Quote the records that follow in full, leaving the pictures out.

** Start Input rows **

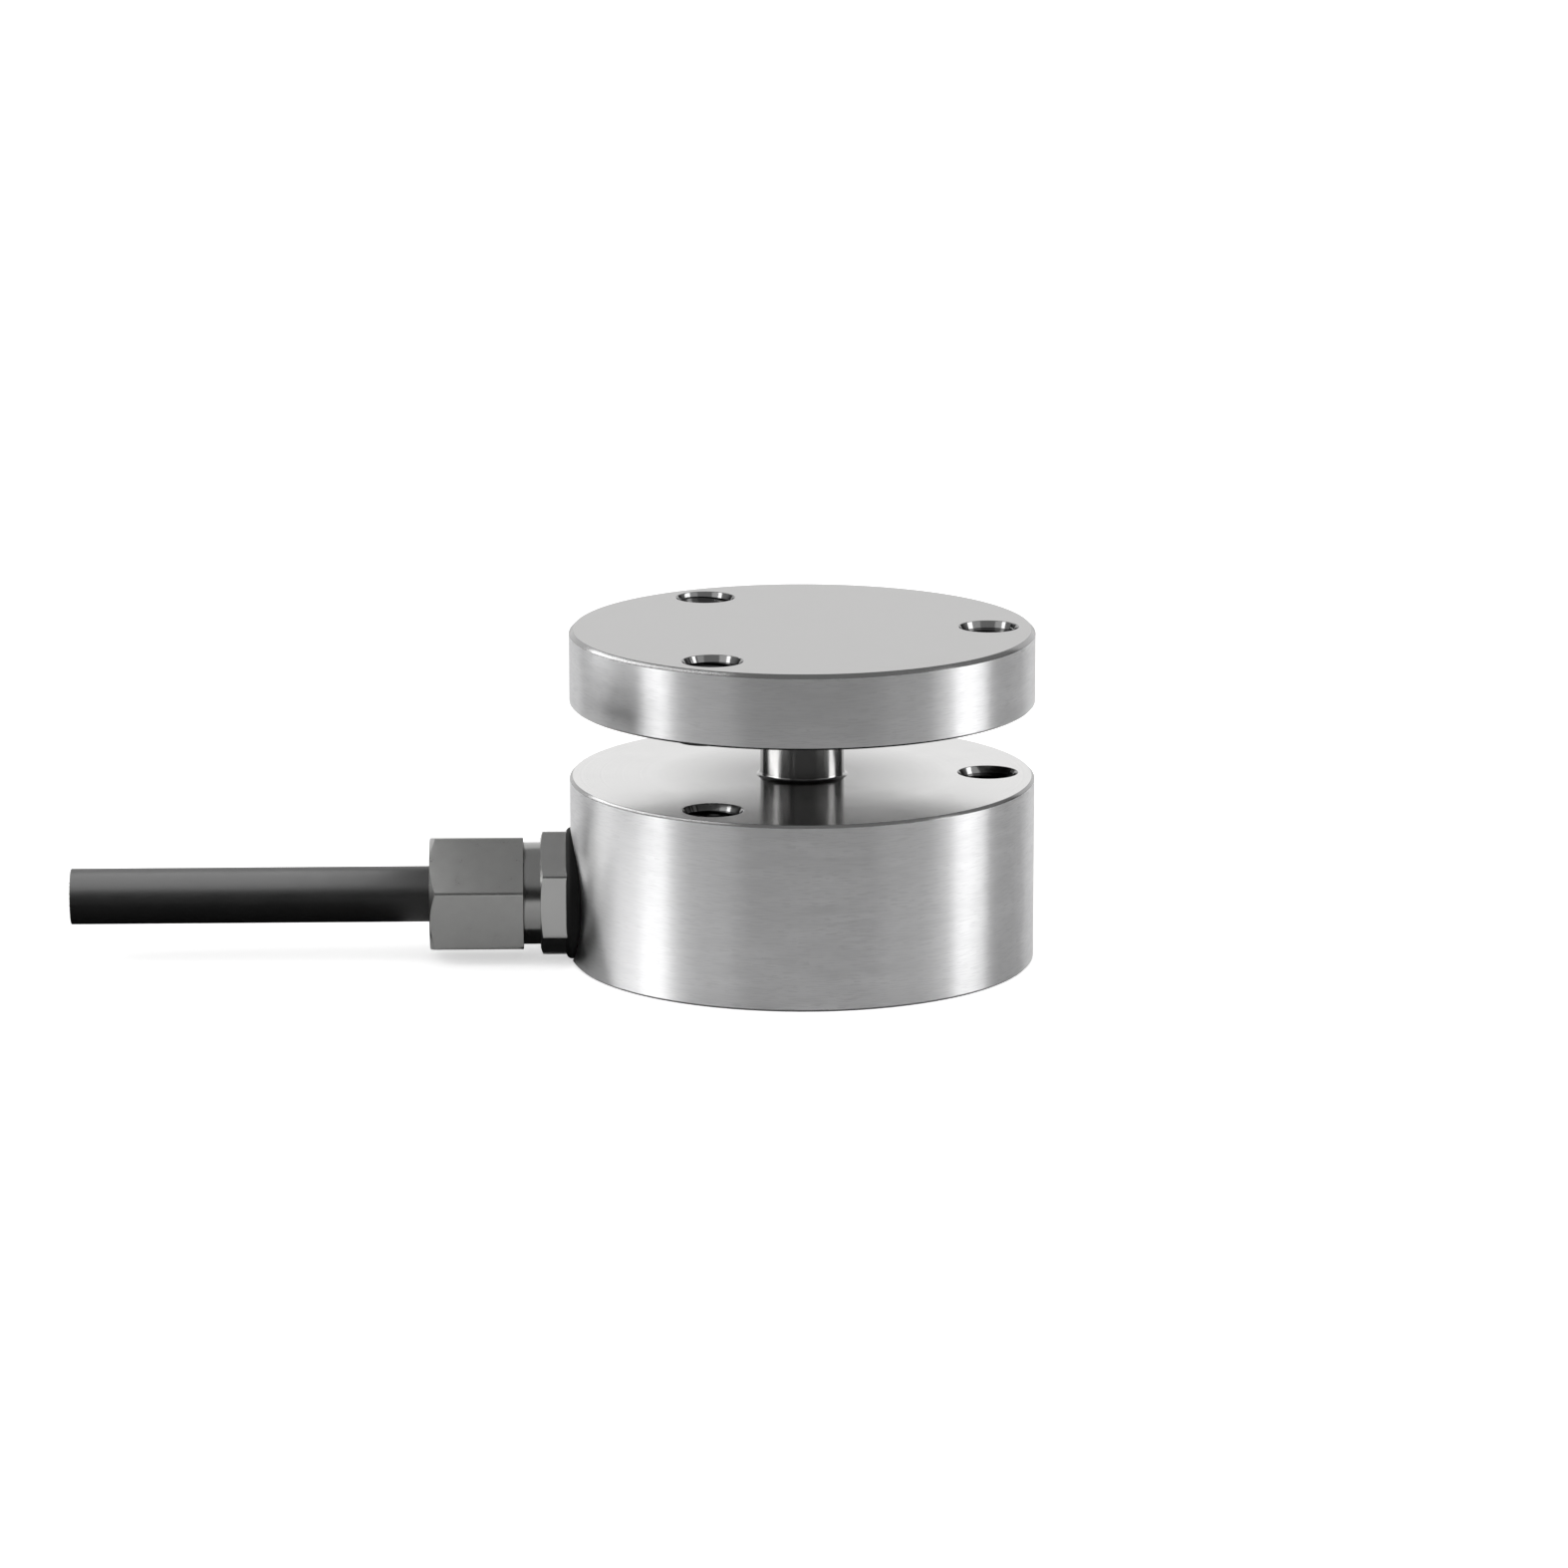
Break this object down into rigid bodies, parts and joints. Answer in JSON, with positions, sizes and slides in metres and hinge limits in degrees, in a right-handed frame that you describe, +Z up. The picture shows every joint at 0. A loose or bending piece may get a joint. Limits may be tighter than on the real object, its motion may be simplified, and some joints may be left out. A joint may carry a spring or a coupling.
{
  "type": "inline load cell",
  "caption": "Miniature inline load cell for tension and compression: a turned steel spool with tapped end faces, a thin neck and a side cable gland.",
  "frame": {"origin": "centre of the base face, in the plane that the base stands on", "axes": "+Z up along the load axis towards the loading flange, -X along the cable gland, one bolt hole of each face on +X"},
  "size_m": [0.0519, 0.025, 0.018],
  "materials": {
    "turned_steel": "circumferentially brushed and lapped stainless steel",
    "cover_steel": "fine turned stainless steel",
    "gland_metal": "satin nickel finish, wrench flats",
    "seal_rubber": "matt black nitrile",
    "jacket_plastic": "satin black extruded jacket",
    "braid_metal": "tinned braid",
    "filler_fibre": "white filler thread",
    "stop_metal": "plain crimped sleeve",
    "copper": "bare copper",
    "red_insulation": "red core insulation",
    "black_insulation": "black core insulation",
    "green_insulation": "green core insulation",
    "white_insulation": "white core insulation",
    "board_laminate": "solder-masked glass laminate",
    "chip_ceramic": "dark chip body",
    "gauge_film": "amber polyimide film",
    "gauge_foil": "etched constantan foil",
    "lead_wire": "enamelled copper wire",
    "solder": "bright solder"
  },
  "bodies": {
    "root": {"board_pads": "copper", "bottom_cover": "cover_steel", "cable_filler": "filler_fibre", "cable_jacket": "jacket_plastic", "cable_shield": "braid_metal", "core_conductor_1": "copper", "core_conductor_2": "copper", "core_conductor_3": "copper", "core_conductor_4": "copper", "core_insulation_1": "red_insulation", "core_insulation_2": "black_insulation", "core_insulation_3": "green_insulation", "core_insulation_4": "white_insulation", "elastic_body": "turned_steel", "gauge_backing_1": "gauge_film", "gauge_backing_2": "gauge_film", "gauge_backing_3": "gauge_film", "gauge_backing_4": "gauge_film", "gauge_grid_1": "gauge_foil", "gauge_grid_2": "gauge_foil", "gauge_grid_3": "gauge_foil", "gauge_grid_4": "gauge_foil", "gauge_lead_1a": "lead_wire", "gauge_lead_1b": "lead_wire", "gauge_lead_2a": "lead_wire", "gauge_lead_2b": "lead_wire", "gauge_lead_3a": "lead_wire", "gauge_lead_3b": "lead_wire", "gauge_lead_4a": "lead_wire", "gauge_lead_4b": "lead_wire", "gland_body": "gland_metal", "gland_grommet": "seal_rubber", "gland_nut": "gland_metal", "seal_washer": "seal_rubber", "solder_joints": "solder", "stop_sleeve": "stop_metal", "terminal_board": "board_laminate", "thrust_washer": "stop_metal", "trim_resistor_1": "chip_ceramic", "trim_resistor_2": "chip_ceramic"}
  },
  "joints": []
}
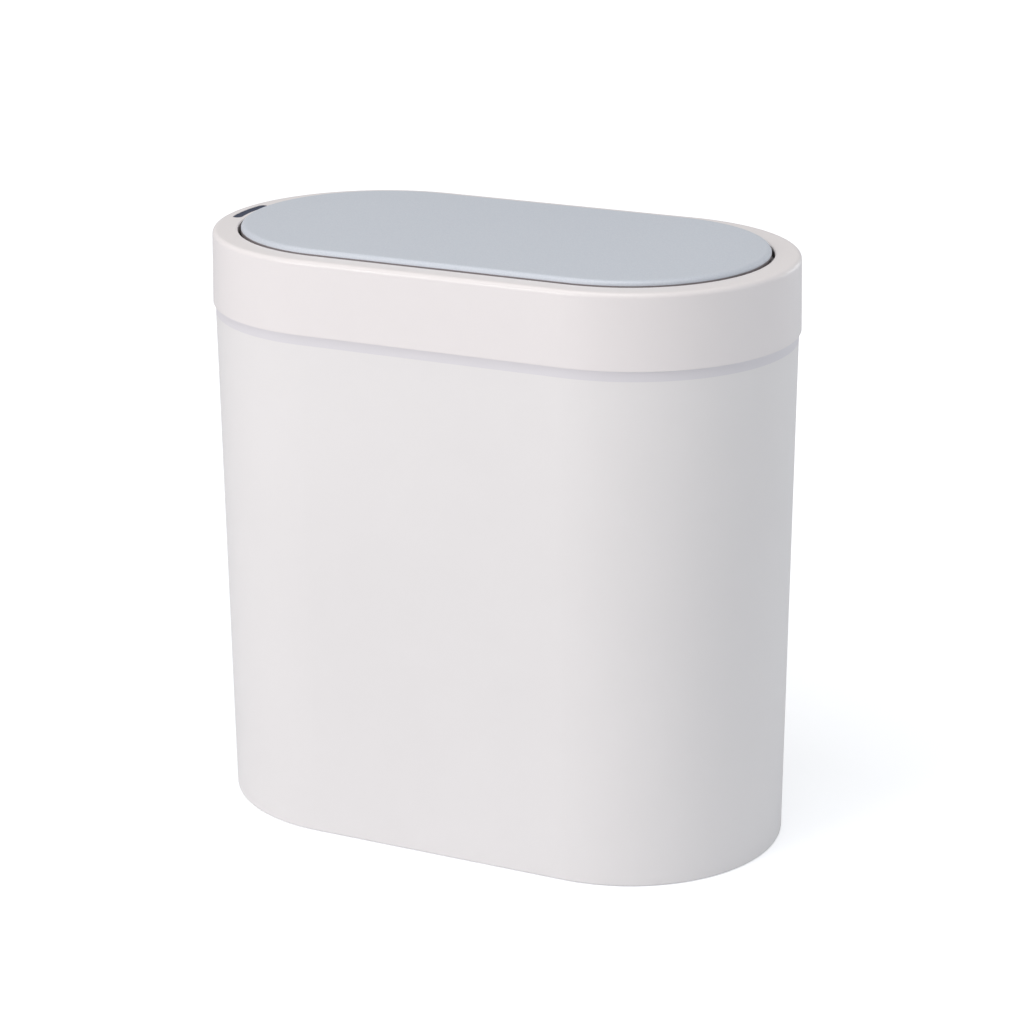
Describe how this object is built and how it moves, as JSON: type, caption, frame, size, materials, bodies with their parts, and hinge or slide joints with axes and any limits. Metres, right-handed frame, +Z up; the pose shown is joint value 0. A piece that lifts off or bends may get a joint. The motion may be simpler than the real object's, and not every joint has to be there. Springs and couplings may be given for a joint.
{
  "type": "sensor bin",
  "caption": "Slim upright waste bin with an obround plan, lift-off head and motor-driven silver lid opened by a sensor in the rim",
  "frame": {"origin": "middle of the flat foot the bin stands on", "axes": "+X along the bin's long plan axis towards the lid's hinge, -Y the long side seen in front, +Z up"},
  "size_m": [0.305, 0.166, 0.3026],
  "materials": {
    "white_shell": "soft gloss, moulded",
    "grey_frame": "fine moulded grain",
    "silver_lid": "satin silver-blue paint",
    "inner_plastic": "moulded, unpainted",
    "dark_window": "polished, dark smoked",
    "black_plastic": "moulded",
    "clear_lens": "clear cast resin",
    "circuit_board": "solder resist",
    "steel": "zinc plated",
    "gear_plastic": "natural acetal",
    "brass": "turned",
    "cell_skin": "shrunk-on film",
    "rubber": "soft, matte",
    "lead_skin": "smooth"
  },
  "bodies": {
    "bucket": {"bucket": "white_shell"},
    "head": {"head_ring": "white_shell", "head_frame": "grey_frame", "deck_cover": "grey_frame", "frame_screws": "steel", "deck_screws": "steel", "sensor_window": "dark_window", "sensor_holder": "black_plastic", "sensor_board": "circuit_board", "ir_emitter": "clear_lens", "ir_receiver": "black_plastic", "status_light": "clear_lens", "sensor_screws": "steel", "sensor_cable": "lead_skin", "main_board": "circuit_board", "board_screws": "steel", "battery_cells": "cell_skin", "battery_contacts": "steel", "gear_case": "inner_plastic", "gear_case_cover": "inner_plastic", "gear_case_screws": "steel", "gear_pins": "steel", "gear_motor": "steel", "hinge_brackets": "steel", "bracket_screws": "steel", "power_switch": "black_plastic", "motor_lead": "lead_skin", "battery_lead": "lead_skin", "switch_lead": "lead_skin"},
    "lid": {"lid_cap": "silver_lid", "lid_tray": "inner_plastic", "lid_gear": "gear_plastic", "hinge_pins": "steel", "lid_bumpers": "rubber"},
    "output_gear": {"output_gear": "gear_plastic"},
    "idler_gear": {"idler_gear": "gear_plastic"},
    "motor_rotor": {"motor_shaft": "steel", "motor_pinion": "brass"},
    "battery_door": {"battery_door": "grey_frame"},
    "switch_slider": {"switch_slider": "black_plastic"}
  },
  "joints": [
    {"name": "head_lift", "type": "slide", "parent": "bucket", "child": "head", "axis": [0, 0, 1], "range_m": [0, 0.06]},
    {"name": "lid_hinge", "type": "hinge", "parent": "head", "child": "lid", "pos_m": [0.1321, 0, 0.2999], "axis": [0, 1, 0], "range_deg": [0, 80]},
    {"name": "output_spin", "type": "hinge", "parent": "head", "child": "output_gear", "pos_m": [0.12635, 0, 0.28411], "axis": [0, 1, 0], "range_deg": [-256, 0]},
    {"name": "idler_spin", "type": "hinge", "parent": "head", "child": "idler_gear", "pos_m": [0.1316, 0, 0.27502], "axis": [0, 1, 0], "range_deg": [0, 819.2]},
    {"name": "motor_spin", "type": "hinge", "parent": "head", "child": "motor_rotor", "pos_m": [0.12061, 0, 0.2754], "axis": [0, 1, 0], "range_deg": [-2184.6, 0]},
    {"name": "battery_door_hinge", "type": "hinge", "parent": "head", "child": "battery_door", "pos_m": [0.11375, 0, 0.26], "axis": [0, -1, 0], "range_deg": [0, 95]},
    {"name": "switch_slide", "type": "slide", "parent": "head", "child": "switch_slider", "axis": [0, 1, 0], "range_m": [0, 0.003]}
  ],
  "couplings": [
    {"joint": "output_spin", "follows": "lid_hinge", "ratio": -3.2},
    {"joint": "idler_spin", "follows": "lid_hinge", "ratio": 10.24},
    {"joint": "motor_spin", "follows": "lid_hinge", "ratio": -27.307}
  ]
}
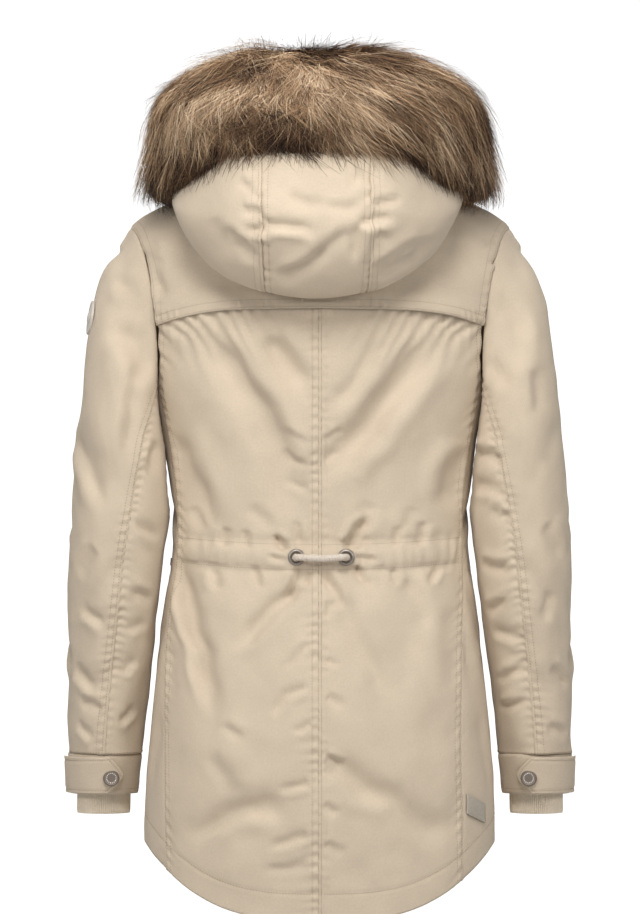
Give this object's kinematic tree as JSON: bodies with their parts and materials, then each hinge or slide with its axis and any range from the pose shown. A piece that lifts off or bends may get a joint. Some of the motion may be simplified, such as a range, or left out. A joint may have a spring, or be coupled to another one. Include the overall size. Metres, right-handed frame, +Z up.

** End Input rows **

*Full output*
Break this object down into rigid bodies, parts and joints. Answer in JSON, with positions, sizes and slides in metres and hinge limits in degrees, in a right-handed frame that you describe, +Z up. The picture shows every joint at 0. A loose or bending piece may get a joint. Limits may be tighter than on the real object, its motion may be simplified, and some joints may be left out. A joint may carry a spring or a coupling.
{
  "type": "inline load cell",
  "caption": "Miniature inline load cell for tension and compression: a turned steel spool with tapped end faces, a thin neck and a side cable gland.",
  "frame": {"origin": "centre of the base face, in the plane that the base stands on", "axes": "+Z up along the load axis towards the loading flange, -X along the cable gland, one bolt hole of each face on +X"},
  "size_m": [0.0519, 0.025, 0.018],
  "materials": {
    "turned_steel": "circumferentially brushed and lapped stainless steel",
    "cover_steel": "fine turned stainless steel",
    "gland_metal": "satin nickel finish, wrench flats",
    "seal_rubber": "matt black nitrile",
    "jacket_plastic": "satin black extruded jacket",
    "braid_metal": "tinned braid",
    "filler_fibre": "white filler thread",
    "stop_metal": "plain crimped sleeve",
    "copper": "bare copper",
    "red_insulation": "red core insulation",
    "black_insulation": "black core insulation",
    "green_insulation": "green core insulation",
    "white_insulation": "white core insulation",
    "board_laminate": "solder-masked glass laminate",
    "chip_ceramic": "dark chip body",
    "gauge_film": "amber polyimide film",
    "gauge_foil": "etched constantan foil",
    "lead_wire": "enamelled copper wire",
    "solder": "bright solder"
  },
  "bodies": {
    "root": {"board_pads": "copper", "bottom_cover": "cover_steel", "cable_filler": "filler_fibre", "cable_jacket": "jacket_plastic", "cable_shield": "braid_metal", "core_conductor_1": "copper", "core_conductor_2": "copper", "core_conductor_3": "copper", "core_conductor_4": "copper", "core_insulation_1": "red_insulation", "core_insulation_2": "black_insulation", "core_insulation_3": "green_insulation", "core_insulation_4": "white_insulation", "elastic_body": "turned_steel", "gauge_backing_1": "gauge_film", "gauge_backing_2": "gauge_film", "gauge_backing_3": "gauge_film", "gauge_backing_4": "gauge_film", "gauge_grid_1": "gauge_foil", "gauge_grid_2": "gauge_foil", "gauge_grid_3": "gauge_foil", "gauge_grid_4": "gauge_foil", "gauge_lead_1a": "lead_wire", "gauge_lead_1b": "lead_wire", "gauge_lead_2a": "lead_wire", "gauge_lead_2b": "lead_wire", "gauge_lead_3a": "lead_wire", "gauge_lead_3b": "lead_wire", "gauge_lead_4a": "lead_wire", "gauge_lead_4b": "lead_wire", "gland_body": "gland_metal", "gland_grommet": "seal_rubber", "gland_nut": "gland_metal", "seal_washer": "seal_rubber", "solder_joints": "solder", "stop_sleeve": "stop_metal", "terminal_board": "board_laminate", "thrust_washer": "stop_metal", "trim_resistor_1": "chip_ceramic", "trim_resistor_2": "chip_ceramic"}
  },
  "joints": []
}
Describe how this object is built and how it moves, as JSON: type, caption, frame, size, materials, bodies with their parts, and hinge or slide joints with axes and any limits. Metres, right-handed frame, +Z up; the pose shown is joint value 0. A piece that lifts off or bends may get a joint. The motion may be simpler than the real object's, and not every joint has to be there. Springs and couplings may be given for a joint.
{
  "type": "sensor bin",
  "caption": "Slim upright waste bin with an obround plan, lift-off head and motor-driven silver lid opened by a sensor in the rim",
  "frame": {"origin": "middle of the flat foot the bin stands on", "axes": "+X along the bin's long plan axis towards the lid's hinge, -Y the long side seen in front, +Z up"},
  "size_m": [0.305, 0.166, 0.3026],
  "materials": {
    "white_shell": "soft gloss, moulded",
    "grey_frame": "fine moulded grain",
    "silver_lid": "satin silver-blue paint",
    "inner_plastic": "moulded, unpainted",
    "dark_window": "polished, dark smoked",
    "black_plastic": "moulded",
    "clear_lens": "clear cast resin",
    "circuit_board": "solder resist",
    "steel": "zinc plated",
    "gear_plastic": "natural acetal",
    "brass": "turned",
    "cell_skin": "shrunk-on film",
    "rubber": "soft, matte",
    "lead_skin": "smooth"
  },
  "bodies": {
    "bucket": {"bucket": "white_shell"},
    "head": {"head_ring": "white_shell", "head_frame": "grey_frame", "deck_cover": "grey_frame", "frame_screws": "steel", "deck_screws": "steel", "sensor_window": "dark_window", "sensor_holder": "black_plastic", "sensor_board": "circuit_board", "ir_emitter": "clear_lens", "ir_receiver": "black_plastic", "status_light": "clear_lens", "sensor_screws": "steel", "sensor_cable": "lead_skin", "main_board": "circuit_board", "board_screws": "steel", "battery_cells": "cell_skin", "battery_contacts": "steel", "gear_case": "inner_plastic", "gear_case_cover": "inner_plastic", "gear_case_screws": "steel", "gear_pins": "steel", "gear_motor": "steel", "hinge_brackets": "steel", "bracket_screws": "steel", "power_switch": "black_plastic", "motor_lead": "lead_skin", "battery_lead": "lead_skin", "switch_lead": "lead_skin"},
    "lid": {"lid_cap": "silver_lid", "lid_tray": "inner_plastic", "lid_gear": "gear_plastic", "hinge_pins": "steel", "lid_bumpers": "rubber"},
    "output_gear": {"output_gear": "gear_plastic"},
    "idler_gear": {"idler_gear": "gear_plastic"},
    "motor_rotor": {"motor_shaft": "steel", "motor_pinion": "brass"},
    "battery_door": {"battery_door": "grey_frame"},
    "switch_slider": {"switch_slider": "black_plastic"}
  },
  "joints": [
    {"name": "head_lift", "type": "slide", "parent": "bucket", "child": "head", "axis": [0, 0, 1], "range_m": [0, 0.06]},
    {"name": "lid_hinge", "type": "hinge", "parent": "head", "child": "lid", "pos_m": [0.1321, 0, 0.2999], "axis": [0, 1, 0], "range_deg": [0, 80]},
    {"name": "output_spin", "type": "hinge", "parent": "head", "child": "output_gear", "pos_m": [0.12635, 0, 0.28411], "axis": [0, 1, 0], "range_deg": [-256, 0]},
    {"name": "idler_spin", "type": "hinge", "parent": "head", "child": "idler_gear", "pos_m": [0.1316, 0, 0.27502], "axis": [0, 1, 0], "range_deg": [0, 819.2]},
    {"name": "motor_spin", "type": "hinge", "parent": "head", "child": "motor_rotor", "pos_m": [0.12061, 0, 0.2754], "axis": [0, 1, 0], "range_deg": [-2184.6, 0]},
    {"name": "battery_door_hinge", "type": "hinge", "parent": "head", "child": "battery_door", "pos_m": [0.11375, 0, 0.26], "axis": [0, -1, 0], "range_deg": [0, 95]},
    {"name": "switch_slide", "type": "slide", "parent": "head", "child": "switch_slider", "axis": [0, 1, 0], "range_m": [0, 0.003]}
  ],
  "couplings": [
    {"joint": "output_spin", "follows": "lid_hinge", "ratio": -3.2},
    {"joint": "idler_spin", "follows": "lid_hinge", "ratio": 10.24},
    {"joint": "motor_spin", "follows": "lid_hinge", "ratio": -27.307}
  ]
}
Give this object's kinematic tree as JSON: bodies with their parts and materials, then each hinge or slide with its axis and any range from the pose shown. A piece that lifts off or bends may get a joint. Some of the motion may be simplified, such as a range, or left out. A joint may have a spring, or be coupled to another one. Include the overall size. Metres, right-handed frame, +Z up.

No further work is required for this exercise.